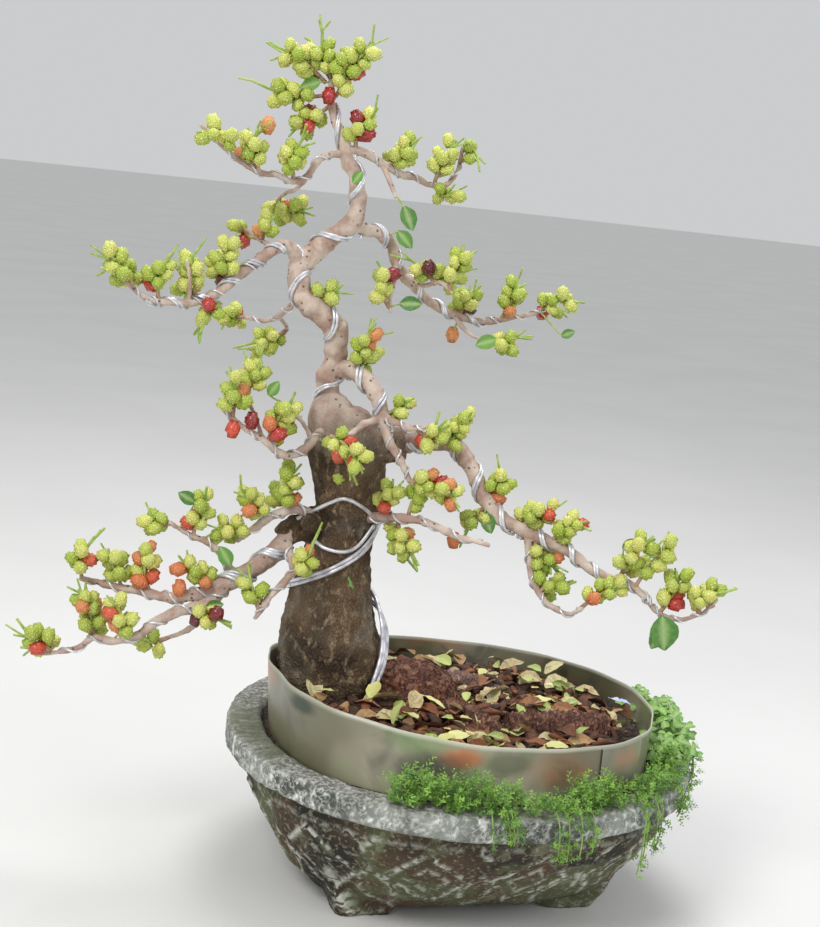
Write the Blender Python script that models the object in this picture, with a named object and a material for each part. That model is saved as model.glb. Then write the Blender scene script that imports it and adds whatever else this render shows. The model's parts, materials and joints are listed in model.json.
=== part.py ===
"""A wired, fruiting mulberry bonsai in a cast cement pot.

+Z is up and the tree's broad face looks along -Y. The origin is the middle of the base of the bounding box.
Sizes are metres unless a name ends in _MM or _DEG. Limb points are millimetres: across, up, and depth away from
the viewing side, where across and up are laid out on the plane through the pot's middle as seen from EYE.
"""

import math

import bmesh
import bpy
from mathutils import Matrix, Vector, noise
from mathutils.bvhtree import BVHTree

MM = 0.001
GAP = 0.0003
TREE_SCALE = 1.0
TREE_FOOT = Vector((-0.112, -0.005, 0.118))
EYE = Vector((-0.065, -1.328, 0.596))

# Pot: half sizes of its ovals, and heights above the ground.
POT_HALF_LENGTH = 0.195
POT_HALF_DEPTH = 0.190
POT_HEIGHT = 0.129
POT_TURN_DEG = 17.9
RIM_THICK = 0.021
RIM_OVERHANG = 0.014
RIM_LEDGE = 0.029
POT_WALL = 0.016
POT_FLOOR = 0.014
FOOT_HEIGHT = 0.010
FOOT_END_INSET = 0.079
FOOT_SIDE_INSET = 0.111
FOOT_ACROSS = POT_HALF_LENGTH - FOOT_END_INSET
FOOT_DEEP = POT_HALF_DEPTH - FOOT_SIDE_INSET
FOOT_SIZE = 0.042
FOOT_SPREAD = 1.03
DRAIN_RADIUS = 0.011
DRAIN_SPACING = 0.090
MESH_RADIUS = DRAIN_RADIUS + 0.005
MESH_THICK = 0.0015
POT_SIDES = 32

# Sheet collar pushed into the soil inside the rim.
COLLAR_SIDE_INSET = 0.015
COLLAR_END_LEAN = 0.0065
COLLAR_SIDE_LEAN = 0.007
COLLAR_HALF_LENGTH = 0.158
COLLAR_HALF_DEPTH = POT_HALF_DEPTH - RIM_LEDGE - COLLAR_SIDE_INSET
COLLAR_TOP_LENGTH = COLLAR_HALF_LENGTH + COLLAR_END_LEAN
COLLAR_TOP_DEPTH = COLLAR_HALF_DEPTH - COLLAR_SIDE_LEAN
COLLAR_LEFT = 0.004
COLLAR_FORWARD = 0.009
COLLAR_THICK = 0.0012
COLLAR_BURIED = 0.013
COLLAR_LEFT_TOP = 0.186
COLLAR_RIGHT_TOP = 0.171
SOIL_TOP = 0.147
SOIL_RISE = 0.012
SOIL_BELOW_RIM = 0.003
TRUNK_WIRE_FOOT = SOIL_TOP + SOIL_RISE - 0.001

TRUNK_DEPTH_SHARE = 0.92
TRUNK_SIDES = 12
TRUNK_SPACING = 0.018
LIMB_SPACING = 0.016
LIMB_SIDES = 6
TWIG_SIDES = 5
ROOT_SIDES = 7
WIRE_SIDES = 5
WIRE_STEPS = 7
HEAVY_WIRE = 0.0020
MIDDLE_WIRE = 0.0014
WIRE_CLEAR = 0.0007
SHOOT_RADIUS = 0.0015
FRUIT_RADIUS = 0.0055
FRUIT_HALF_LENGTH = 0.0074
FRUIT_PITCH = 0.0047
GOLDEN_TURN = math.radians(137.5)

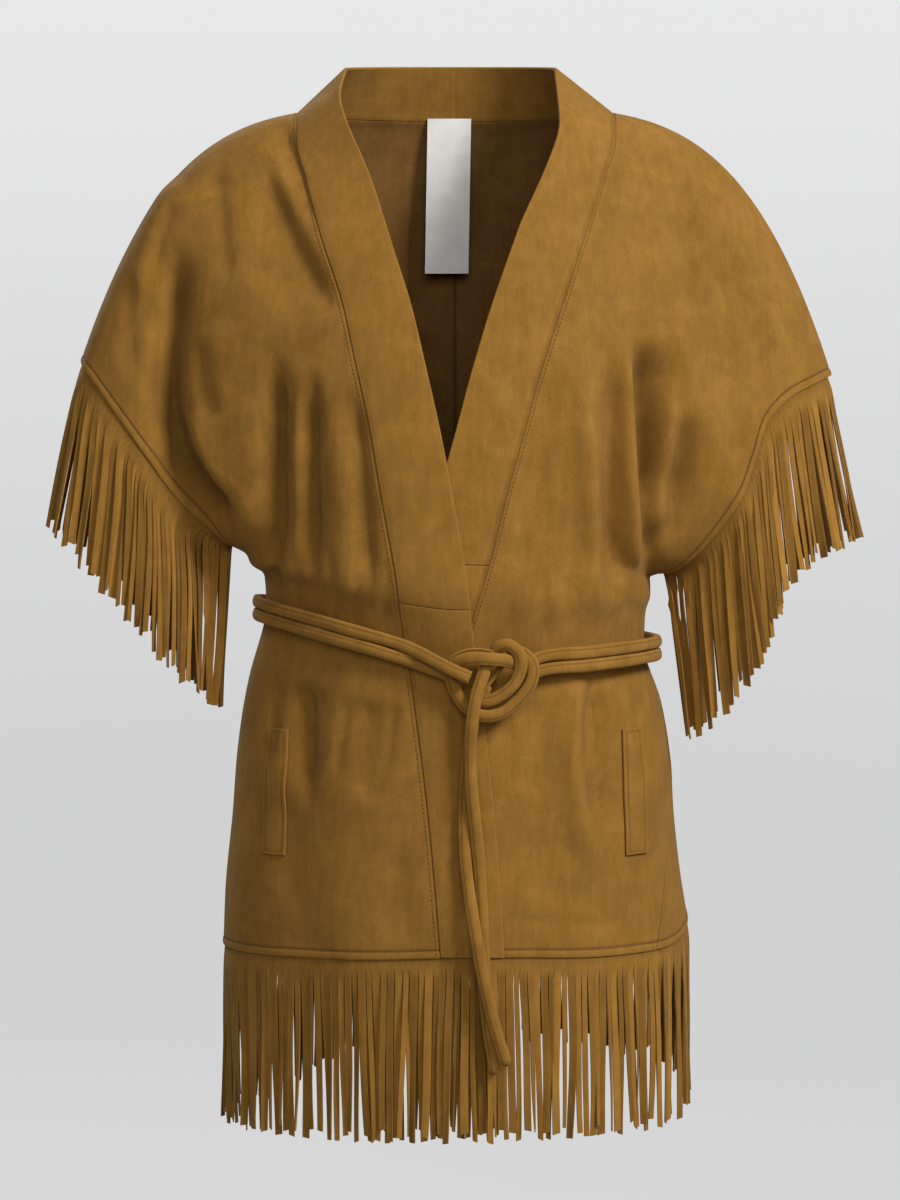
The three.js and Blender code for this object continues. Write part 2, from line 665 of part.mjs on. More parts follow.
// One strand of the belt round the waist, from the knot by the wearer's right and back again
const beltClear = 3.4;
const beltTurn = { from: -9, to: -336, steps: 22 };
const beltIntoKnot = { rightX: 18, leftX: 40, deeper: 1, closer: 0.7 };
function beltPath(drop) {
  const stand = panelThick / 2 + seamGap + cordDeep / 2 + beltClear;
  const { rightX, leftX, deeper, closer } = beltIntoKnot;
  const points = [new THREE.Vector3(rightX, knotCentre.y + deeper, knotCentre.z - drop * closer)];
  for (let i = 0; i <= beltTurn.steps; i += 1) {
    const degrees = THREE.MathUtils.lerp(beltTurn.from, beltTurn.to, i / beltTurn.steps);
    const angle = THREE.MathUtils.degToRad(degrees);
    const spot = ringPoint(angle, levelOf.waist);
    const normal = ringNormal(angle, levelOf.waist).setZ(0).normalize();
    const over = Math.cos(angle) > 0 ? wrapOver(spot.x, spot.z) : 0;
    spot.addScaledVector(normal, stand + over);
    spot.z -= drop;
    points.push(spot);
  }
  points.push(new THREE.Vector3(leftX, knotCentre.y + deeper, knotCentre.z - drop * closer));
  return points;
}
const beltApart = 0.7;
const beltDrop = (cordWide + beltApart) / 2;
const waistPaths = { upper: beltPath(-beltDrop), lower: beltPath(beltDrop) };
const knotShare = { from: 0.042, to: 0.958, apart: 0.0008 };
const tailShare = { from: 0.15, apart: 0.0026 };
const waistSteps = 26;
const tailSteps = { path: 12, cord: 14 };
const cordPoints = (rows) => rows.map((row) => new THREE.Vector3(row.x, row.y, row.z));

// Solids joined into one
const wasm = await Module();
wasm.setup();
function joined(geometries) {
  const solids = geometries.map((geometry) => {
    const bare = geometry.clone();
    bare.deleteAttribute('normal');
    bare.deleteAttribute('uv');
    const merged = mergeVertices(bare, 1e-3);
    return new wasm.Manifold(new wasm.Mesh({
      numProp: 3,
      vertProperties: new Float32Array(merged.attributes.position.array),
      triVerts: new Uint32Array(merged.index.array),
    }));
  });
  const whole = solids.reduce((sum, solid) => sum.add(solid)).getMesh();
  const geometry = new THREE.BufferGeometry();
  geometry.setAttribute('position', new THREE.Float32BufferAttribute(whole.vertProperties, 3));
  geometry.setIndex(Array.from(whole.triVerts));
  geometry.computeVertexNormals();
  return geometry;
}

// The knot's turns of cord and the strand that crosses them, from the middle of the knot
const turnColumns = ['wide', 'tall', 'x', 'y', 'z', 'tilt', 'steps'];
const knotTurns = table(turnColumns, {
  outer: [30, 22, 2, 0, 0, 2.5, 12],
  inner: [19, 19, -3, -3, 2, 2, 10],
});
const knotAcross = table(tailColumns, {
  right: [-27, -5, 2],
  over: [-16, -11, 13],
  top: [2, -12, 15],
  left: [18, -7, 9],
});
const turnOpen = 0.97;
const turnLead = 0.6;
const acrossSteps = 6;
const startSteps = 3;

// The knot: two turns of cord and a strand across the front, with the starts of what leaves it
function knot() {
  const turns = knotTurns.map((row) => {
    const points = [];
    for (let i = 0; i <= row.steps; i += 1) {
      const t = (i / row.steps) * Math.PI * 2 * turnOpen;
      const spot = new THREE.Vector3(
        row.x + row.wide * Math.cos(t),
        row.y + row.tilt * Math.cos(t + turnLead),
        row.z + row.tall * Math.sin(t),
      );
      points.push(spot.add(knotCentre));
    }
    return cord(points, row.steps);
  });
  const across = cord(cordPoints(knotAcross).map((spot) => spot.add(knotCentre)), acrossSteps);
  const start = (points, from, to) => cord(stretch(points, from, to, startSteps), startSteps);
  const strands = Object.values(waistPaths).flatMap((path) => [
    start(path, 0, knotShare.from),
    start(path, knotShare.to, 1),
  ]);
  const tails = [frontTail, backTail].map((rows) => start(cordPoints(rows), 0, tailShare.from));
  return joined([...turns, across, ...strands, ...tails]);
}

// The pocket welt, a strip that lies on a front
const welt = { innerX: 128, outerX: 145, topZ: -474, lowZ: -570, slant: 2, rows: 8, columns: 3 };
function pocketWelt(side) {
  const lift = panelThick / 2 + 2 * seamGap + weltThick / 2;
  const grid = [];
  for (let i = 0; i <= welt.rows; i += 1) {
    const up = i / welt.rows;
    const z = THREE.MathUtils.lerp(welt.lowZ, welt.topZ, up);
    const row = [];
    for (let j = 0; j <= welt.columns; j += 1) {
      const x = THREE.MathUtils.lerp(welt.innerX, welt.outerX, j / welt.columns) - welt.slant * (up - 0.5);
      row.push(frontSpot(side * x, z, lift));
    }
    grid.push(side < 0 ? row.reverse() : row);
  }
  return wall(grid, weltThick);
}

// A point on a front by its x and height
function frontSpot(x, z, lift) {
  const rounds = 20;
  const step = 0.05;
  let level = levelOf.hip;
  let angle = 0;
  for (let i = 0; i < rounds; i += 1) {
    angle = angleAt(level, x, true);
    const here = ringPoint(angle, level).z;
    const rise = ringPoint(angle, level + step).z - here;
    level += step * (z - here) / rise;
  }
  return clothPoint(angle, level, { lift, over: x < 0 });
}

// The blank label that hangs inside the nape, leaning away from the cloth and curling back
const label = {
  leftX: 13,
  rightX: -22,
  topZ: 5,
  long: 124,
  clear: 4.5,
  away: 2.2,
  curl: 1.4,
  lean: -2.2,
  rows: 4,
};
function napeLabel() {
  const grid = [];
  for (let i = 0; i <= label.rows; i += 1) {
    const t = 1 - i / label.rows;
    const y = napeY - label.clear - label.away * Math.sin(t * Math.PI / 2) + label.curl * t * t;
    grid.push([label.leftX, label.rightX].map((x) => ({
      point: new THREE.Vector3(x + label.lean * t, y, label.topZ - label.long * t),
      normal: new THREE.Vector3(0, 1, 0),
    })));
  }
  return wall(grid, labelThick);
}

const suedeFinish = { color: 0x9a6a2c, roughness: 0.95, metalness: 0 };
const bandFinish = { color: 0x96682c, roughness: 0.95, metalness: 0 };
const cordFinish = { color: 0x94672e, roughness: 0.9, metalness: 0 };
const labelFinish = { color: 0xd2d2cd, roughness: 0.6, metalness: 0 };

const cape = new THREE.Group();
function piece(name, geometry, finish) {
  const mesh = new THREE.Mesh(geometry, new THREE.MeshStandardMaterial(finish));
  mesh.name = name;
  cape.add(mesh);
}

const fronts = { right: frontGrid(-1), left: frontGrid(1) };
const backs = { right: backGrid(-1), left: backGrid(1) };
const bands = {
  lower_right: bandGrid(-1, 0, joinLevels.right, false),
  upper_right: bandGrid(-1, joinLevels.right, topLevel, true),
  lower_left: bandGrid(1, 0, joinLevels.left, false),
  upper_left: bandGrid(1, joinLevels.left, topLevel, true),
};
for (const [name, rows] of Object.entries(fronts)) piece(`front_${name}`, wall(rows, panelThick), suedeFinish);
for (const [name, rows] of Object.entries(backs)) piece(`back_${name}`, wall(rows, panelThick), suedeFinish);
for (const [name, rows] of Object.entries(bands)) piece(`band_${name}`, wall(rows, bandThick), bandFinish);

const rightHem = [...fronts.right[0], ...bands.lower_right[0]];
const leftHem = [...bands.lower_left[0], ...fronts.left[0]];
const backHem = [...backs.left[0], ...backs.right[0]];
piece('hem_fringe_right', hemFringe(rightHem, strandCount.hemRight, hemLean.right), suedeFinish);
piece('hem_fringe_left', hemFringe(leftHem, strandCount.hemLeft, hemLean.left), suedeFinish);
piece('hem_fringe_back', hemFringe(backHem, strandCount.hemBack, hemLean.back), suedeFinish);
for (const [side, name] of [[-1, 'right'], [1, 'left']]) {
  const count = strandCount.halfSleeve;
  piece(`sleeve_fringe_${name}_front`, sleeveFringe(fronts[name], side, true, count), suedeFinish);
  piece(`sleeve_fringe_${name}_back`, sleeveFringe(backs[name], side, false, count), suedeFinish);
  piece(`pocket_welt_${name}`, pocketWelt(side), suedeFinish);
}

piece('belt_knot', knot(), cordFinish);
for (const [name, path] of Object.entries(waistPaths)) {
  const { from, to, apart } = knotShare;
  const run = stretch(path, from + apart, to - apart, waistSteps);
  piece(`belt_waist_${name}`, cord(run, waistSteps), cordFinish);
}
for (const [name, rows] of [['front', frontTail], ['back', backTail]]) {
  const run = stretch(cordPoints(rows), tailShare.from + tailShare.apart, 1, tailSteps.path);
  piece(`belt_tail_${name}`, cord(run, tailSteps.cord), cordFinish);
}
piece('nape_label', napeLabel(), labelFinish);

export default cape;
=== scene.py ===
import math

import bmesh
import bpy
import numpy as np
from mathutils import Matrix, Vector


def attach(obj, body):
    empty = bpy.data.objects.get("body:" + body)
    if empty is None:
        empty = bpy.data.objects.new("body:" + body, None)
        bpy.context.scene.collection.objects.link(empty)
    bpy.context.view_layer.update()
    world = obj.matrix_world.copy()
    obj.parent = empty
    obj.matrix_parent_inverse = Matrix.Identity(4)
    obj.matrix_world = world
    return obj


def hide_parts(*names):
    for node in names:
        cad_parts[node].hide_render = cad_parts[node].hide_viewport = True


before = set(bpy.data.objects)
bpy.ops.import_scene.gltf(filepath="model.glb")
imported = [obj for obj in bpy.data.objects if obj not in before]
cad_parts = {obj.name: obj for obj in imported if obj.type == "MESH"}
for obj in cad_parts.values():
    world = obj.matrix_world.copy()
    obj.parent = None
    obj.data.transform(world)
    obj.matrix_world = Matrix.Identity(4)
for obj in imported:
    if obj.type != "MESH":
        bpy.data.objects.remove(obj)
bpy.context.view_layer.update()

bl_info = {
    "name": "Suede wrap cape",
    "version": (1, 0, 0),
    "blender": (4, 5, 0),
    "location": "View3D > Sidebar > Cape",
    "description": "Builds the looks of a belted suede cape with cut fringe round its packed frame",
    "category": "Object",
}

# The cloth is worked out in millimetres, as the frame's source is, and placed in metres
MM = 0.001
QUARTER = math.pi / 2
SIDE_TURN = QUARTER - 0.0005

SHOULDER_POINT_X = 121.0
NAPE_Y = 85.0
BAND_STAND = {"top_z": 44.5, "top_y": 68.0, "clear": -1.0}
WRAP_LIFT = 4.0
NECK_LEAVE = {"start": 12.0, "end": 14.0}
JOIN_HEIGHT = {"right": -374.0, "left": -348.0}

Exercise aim
Take the lines from the first line of the records through the line holding "from mathutils.bvhtree import BVHTree", both included, and please reproduce them exactly with nothing added.

Response to the task
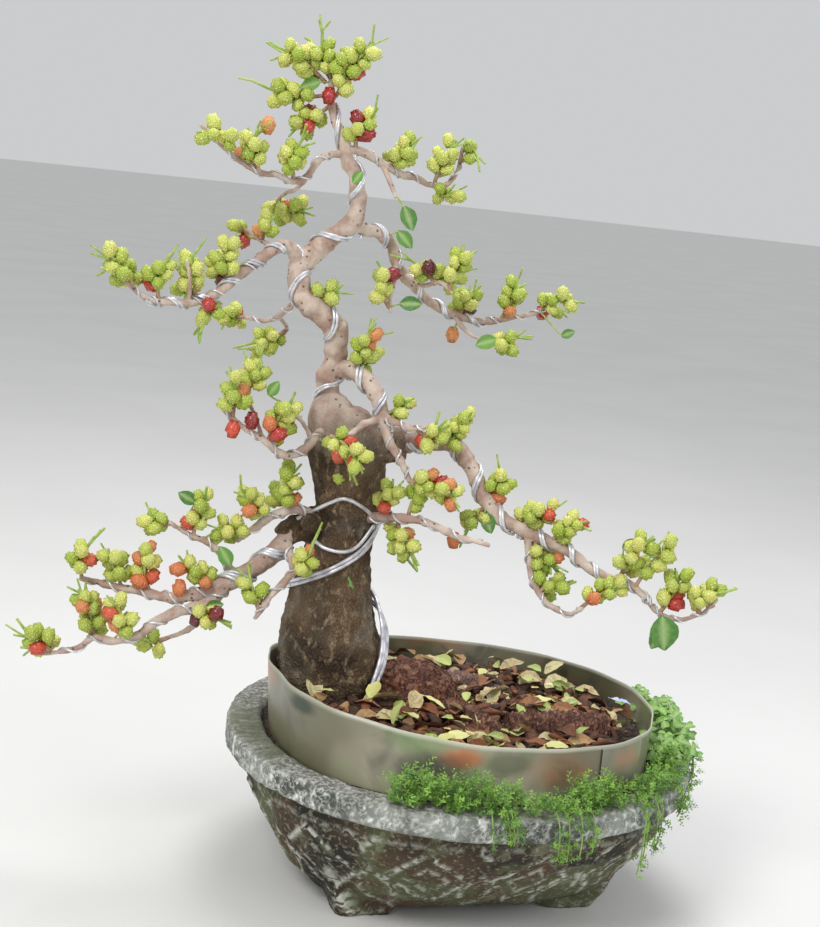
Write the Blender Python script that models the object in this picture, with a named object and a material for each part. That model is saved as model.glb. Then write the Blender scene script that imports it and adds whatever else this render shows. The model's parts, materials and joints are listed in model.json.
=== part.py ===
"""A wired, fruiting mulberry bonsai in a cast cement pot.

+Z is up and the tree's broad face looks along -Y. The origin is the middle of the base of the bounding box.
Sizes are metres unless a name ends in _MM or _DEG. Limb points are millimetres: across, up, and depth away from
the viewing side, where across and up are laid out on the plane through the pot's middle as seen from EYE.
"""

import math

import bmesh
import bpy
from mathutils import Matrix, Vector, noise
from mathutils.bvhtree import BVHTree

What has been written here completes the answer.